──────── Dataset extract

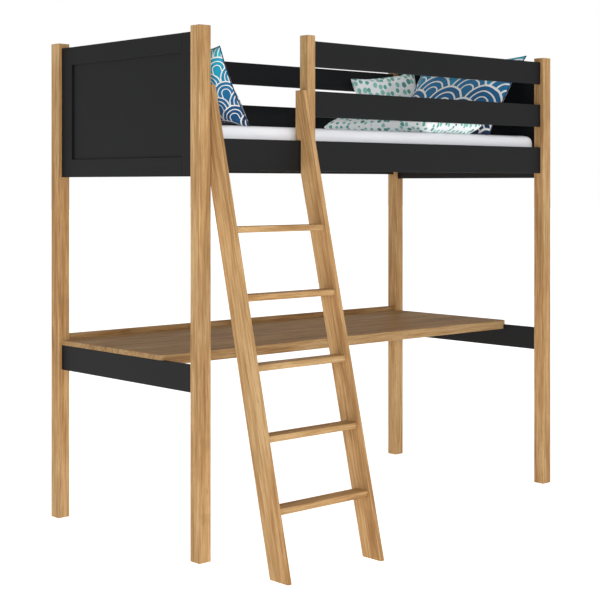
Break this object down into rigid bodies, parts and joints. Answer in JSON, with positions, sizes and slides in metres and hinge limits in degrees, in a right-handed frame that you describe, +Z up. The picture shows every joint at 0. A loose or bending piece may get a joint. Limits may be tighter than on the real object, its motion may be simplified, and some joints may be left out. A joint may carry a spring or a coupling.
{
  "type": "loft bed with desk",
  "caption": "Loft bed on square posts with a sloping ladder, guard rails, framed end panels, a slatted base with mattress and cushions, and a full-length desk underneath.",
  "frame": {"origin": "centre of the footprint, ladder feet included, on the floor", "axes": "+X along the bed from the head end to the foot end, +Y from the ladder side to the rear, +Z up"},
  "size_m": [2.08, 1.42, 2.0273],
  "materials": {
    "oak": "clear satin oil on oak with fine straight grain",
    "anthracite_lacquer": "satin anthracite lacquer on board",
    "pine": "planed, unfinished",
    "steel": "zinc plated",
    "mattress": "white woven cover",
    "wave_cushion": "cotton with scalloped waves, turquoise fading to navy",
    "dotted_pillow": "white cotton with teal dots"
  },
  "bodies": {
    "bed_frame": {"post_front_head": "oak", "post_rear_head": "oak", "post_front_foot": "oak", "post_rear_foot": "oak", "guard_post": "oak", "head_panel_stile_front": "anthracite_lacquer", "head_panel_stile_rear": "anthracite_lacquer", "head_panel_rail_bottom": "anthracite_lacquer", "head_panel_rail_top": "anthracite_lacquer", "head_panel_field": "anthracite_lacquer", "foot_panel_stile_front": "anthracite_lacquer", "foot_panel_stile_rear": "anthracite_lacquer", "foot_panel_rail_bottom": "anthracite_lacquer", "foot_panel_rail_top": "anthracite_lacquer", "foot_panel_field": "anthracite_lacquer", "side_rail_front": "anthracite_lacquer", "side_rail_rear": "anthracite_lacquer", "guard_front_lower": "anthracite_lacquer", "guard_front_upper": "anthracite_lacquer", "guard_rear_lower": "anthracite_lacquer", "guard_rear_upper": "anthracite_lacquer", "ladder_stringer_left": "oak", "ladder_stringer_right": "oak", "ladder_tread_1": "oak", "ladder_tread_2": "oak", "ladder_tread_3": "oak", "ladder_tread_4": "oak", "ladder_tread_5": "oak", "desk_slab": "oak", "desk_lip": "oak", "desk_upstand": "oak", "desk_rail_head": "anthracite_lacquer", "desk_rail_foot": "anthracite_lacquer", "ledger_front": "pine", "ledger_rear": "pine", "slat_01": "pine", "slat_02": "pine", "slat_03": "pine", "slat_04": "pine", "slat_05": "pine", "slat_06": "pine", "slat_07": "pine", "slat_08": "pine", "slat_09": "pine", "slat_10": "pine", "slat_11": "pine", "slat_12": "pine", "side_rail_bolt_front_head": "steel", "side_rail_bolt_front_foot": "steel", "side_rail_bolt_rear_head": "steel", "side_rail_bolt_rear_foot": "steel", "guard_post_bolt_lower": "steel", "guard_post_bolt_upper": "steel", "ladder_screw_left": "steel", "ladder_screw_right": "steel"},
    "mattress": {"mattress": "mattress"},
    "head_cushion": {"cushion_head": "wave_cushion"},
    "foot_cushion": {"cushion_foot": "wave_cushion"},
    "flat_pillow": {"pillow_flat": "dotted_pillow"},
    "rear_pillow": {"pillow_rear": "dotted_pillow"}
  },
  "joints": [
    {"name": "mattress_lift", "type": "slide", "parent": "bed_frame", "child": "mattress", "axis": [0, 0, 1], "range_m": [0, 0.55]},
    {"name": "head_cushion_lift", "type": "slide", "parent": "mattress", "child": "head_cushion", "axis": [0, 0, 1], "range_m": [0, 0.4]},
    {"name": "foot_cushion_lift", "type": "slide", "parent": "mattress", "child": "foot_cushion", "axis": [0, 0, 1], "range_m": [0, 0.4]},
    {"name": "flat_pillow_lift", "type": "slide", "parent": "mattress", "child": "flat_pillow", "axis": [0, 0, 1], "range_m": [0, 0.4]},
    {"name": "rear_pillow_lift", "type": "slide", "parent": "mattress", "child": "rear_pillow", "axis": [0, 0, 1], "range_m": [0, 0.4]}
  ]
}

────────────────

## Instructions to follow:
Give back the whole listing exactly as it reads.

## Task result:
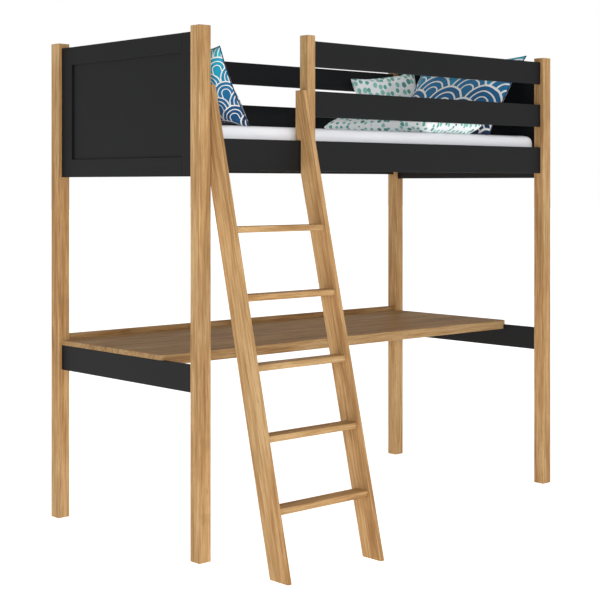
Break this object down into rigid bodies, parts and joints. Answer in JSON, with positions, sizes and slides in metres and hinge limits in degrees, in a right-handed frame that you describe, +Z up. The picture shows every joint at 0. A loose or bending piece may get a joint. Limits may be tighter than on the real object, its motion may be simplified, and some joints may be left out. A joint may carry a spring or a coupling.
{
  "type": "loft bed with desk",
  "caption": "Loft bed on square posts with a sloping ladder, guard rails, framed end panels, a slatted base with mattress and cushions, and a full-length desk underneath.",
  "frame": {"origin": "centre of the footprint, ladder feet included, on the floor", "axes": "+X along the bed from the head end to the foot end, +Y from the ladder side to the rear, +Z up"},
  "size_m": [2.08, 1.42, 2.0273],
  "materials": {
    "oak": "clear satin oil on oak with fine straight grain",
    "anthracite_lacquer": "satin anthracite lacquer on board",
    "pine": "planed, unfinished",
    "steel": "zinc plated",
    "mattress": "white woven cover",
    "wave_cushion": "cotton with scalloped waves, turquoise fading to navy",
    "dotted_pillow": "white cotton with teal dots"
  },
  "bodies": {
    "bed_frame": {"post_front_head": "oak", "post_rear_head": "oak", "post_front_foot": "oak", "post_rear_foot": "oak", "guard_post": "oak", "head_panel_stile_front": "anthracite_lacquer", "head_panel_stile_rear": "anthracite_lacquer", "head_panel_rail_bottom": "anthracite_lacquer", "head_panel_rail_top": "anthracite_lacquer", "head_panel_field": "anthracite_lacquer", "foot_panel_stile_front": "anthracite_lacquer", "foot_panel_stile_rear": "anthracite_lacquer", "foot_panel_rail_bottom": "anthracite_lacquer", "foot_panel_rail_top": "anthracite_lacquer", "foot_panel_field": "anthracite_lacquer", "side_rail_front": "anthracite_lacquer", "side_rail_rear": "anthracite_lacquer", "guard_front_lower": "anthracite_lacquer", "guard_front_upper": "anthracite_lacquer", "guard_rear_lower": "anthracite_lacquer", "guard_rear_upper": "anthracite_lacquer", "ladder_stringer_left": "oak", "ladder_stringer_right": "oak", "ladder_tread_1": "oak", "ladder_tread_2": "oak", "ladder_tread_3": "oak", "ladder_tread_4": "oak", "ladder_tread_5": "oak", "desk_slab": "oak", "desk_lip": "oak", "desk_upstand": "oak", "desk_rail_head": "anthracite_lacquer", "desk_rail_foot": "anthracite_lacquer", "ledger_front": "pine", "ledger_rear": "pine", "slat_01": "pine", "slat_02": "pine", "slat_03": "pine", "slat_04": "pine", "slat_05": "pine", "slat_06": "pine", "slat_07": "pine", "slat_08": "pine", "slat_09": "pine", "slat_10": "pine", "slat_11": "pine", "slat_12": "pine", "side_rail_bolt_front_head": "steel", "side_rail_bolt_front_foot": "steel", "side_rail_bolt_rear_head": "steel", "side_rail_bolt_rear_foot": "steel", "guard_post_bolt_lower": "steel", "guard_post_bolt_upper": "steel", "ladder_screw_left": "steel", "ladder_screw_right": "steel"},
    "mattress": {"mattress": "mattress"},
    "head_cushion": {"cushion_head": "wave_cushion"},
    "foot_cushion": {"cushion_foot": "wave_cushion"},
    "flat_pillow": {"pillow_flat": "dotted_pillow"},
    "rear_pillow": {"pillow_rear": "dotted_pillow"}
  },
  "joints": [
    {"name": "mattress_lift", "type": "slide", "parent": "bed_frame", "child": "mattress", "axis": [0, 0, 1], "range_m": [0, 0.55]},
    {"name": "head_cushion_lift", "type": "slide", "parent": "mattress", "child": "head_cushion", "axis": [0, 0, 1], "range_m": [0, 0.4]},
    {"name": "foot_cushion_lift", "type": "slide", "parent": "mattress", "child": "foot_cushion", "axis": [0, 0, 1], "range_m": [0, 0.4]},
    {"name": "flat_pillow_lift", "type": "slide", "parent": "mattress", "child": "flat_pillow", "axis": [0, 0, 1], "range_m": [0, 0.4]},
    {"name": "rear_pillow_lift", "type": "slide", "parent": "mattress", "child": "rear_pillow", "axis": [0, 0, 1], "range_m": [0, 0.4]}
  ]
}